Problem statement:
The entries below contain a line with "Continue the build123d" and a line with "node material, built". Quote exactly those two lines and all lines between them.
* BEGIN Exercise materials *
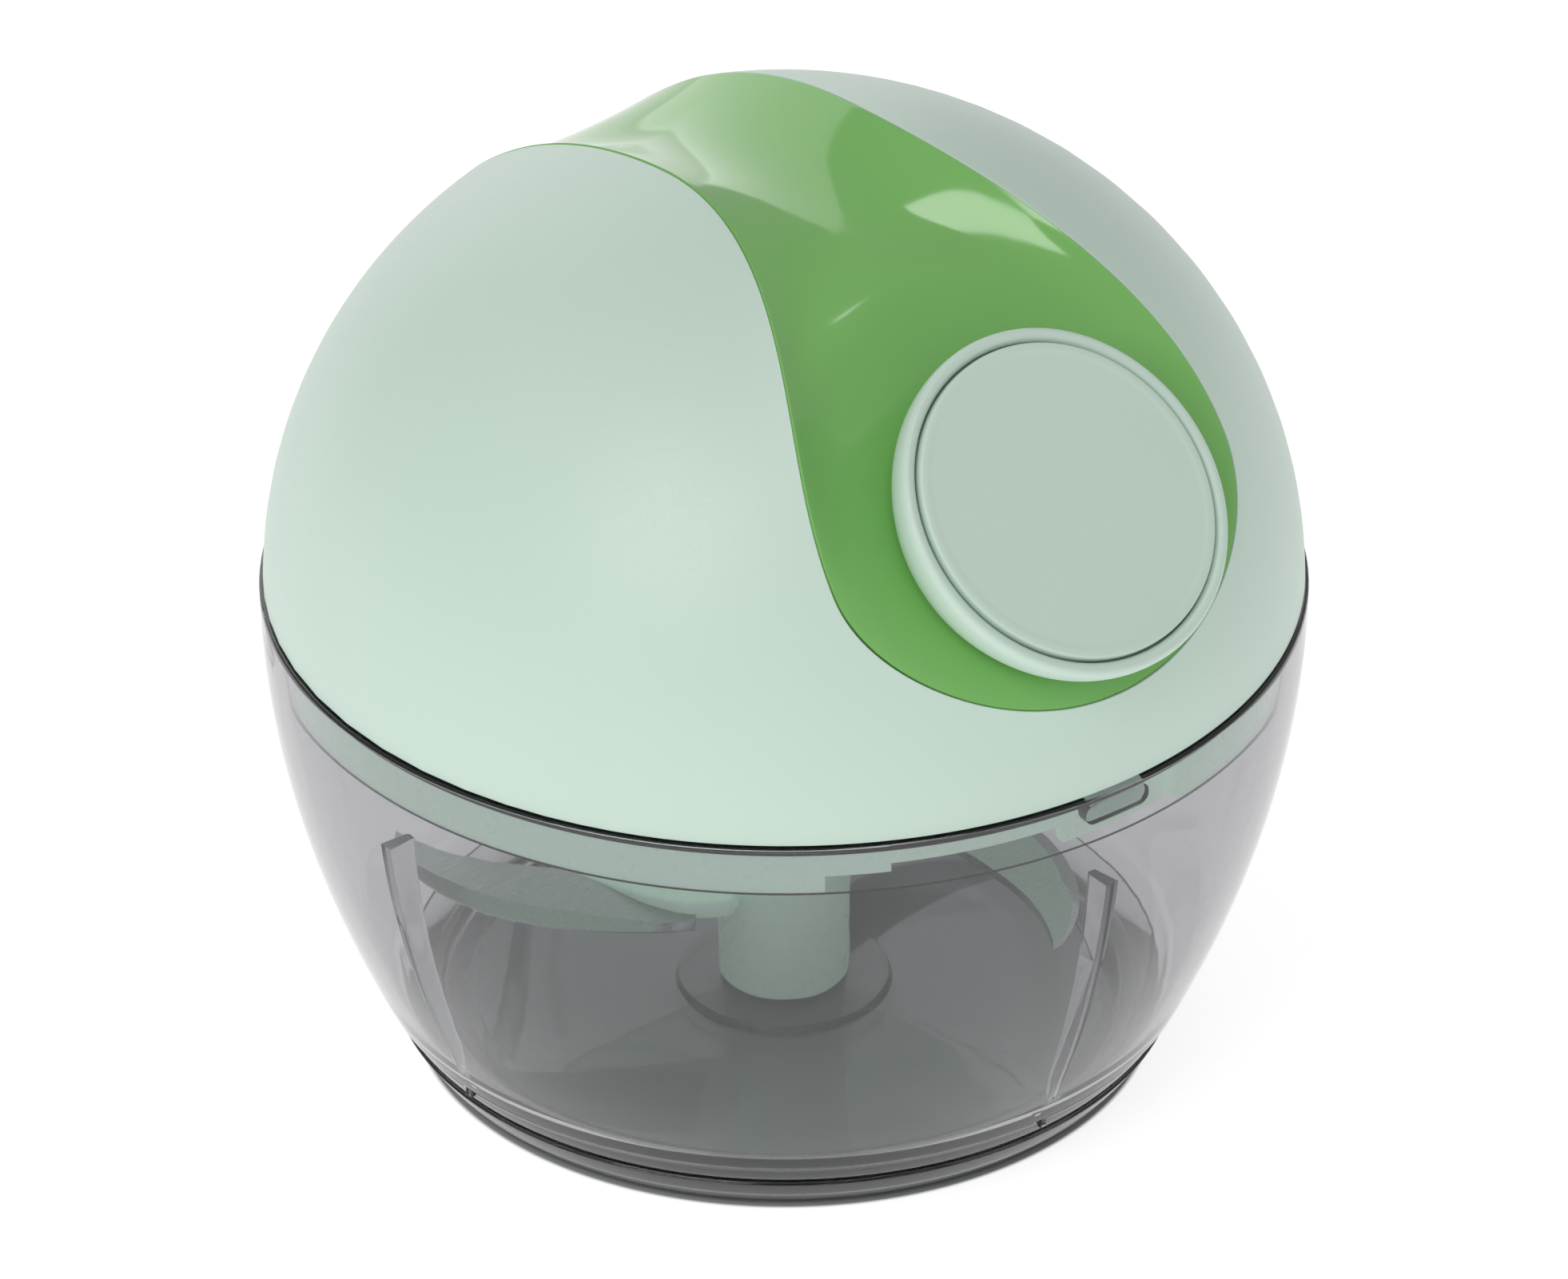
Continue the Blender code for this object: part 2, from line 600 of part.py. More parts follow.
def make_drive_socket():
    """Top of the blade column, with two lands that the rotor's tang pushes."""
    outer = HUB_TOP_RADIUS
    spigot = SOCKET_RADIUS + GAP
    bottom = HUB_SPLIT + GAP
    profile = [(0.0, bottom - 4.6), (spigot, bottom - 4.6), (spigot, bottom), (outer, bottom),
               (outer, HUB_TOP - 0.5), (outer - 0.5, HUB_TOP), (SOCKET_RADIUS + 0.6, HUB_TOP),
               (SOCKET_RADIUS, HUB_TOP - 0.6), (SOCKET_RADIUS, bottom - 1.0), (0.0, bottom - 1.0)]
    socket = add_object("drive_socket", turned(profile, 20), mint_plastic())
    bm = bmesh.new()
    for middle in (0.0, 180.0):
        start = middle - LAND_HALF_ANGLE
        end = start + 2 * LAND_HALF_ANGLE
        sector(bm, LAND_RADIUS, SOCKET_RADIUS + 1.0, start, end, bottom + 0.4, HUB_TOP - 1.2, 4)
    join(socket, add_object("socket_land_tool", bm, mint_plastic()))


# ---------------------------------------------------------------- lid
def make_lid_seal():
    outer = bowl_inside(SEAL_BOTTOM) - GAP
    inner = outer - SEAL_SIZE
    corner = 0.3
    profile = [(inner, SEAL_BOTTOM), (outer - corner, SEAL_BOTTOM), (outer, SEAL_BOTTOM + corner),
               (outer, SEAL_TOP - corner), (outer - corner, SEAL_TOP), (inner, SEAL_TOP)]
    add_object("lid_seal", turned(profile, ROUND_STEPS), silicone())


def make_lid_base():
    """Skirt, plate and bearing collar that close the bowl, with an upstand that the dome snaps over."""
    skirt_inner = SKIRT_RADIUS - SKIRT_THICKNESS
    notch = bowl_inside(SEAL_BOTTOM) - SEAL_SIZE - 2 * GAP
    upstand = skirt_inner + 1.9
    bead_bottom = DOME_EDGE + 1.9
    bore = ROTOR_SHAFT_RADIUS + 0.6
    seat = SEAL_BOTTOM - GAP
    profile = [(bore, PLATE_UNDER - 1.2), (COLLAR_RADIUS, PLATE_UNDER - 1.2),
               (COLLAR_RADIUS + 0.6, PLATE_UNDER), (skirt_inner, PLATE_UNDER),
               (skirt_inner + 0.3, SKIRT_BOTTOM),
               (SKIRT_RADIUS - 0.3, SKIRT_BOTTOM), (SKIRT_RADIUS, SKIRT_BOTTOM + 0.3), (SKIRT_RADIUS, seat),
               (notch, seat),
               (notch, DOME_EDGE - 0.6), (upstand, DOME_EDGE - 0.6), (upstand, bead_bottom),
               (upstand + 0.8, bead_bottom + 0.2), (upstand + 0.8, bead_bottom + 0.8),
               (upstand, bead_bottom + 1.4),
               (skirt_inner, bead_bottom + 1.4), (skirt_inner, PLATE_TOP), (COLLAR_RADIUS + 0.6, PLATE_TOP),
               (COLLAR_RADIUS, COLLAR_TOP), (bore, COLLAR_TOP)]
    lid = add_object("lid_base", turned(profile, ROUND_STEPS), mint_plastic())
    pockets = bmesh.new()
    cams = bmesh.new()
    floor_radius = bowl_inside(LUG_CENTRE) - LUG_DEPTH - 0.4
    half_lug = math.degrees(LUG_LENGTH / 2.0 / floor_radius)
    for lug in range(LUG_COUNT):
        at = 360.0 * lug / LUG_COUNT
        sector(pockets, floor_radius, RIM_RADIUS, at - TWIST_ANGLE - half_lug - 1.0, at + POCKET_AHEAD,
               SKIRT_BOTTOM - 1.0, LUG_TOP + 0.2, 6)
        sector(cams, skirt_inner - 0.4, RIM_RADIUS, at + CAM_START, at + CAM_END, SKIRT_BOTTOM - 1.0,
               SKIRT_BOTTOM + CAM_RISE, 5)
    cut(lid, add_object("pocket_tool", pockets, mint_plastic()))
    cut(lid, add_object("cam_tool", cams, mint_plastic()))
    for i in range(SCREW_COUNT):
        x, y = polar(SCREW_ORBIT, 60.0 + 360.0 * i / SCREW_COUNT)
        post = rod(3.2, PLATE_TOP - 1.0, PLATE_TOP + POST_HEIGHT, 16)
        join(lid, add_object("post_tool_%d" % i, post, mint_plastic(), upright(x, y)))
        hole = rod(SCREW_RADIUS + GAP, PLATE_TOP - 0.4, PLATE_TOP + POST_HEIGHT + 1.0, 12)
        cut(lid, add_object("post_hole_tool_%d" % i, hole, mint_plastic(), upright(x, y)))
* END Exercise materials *
* BEGIN Exercise materials *
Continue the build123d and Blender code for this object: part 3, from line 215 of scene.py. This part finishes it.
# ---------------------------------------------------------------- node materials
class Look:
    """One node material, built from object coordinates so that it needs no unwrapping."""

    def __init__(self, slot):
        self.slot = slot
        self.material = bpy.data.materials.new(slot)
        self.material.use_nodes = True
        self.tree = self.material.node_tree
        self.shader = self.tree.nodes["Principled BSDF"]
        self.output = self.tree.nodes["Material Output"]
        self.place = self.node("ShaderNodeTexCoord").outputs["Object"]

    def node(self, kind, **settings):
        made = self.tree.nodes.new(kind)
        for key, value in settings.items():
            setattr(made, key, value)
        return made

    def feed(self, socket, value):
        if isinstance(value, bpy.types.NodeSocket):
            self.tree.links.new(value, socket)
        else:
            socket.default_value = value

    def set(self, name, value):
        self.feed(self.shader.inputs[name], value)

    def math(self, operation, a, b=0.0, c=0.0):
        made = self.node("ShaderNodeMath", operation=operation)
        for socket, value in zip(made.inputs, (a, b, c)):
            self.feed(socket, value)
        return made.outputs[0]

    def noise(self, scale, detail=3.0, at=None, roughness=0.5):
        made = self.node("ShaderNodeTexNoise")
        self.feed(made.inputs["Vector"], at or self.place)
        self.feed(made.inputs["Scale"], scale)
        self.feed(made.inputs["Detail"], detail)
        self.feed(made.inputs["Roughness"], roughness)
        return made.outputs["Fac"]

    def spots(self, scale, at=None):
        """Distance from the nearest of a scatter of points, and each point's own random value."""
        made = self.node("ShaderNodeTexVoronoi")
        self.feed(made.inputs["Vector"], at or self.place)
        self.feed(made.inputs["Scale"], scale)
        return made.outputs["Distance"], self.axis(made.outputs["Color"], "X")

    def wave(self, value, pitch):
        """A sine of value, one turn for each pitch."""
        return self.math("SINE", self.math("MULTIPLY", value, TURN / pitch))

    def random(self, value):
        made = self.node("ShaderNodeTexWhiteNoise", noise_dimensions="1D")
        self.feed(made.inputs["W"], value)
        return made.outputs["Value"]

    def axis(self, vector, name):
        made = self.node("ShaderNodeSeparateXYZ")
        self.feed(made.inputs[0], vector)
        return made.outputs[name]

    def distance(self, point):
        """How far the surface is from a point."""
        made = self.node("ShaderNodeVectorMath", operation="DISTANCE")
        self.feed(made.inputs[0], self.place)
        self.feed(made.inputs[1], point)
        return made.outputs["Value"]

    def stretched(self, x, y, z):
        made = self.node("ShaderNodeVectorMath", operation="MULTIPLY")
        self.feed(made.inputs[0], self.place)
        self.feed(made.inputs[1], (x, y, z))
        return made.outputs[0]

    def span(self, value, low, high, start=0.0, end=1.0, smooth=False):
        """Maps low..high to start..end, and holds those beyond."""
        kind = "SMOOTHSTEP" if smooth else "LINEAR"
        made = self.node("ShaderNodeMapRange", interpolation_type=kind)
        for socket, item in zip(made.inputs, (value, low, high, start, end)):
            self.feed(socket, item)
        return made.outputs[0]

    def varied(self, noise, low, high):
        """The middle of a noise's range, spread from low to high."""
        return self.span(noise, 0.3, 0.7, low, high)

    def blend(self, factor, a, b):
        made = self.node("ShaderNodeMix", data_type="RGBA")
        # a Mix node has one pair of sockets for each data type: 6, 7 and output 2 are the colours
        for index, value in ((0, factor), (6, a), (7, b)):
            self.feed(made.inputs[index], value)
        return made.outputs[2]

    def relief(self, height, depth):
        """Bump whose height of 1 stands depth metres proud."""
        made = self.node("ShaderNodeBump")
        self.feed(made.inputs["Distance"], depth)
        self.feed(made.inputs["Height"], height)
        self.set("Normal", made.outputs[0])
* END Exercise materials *
Result:
Continue the build123d and Blender code for this object: part 3, from line 215 of scene.py. This part finishes it.
# ---------------------------------------------------------------- node materials
class Look:
    """One node material, built from object coordinates so that it needs no unwrapping."""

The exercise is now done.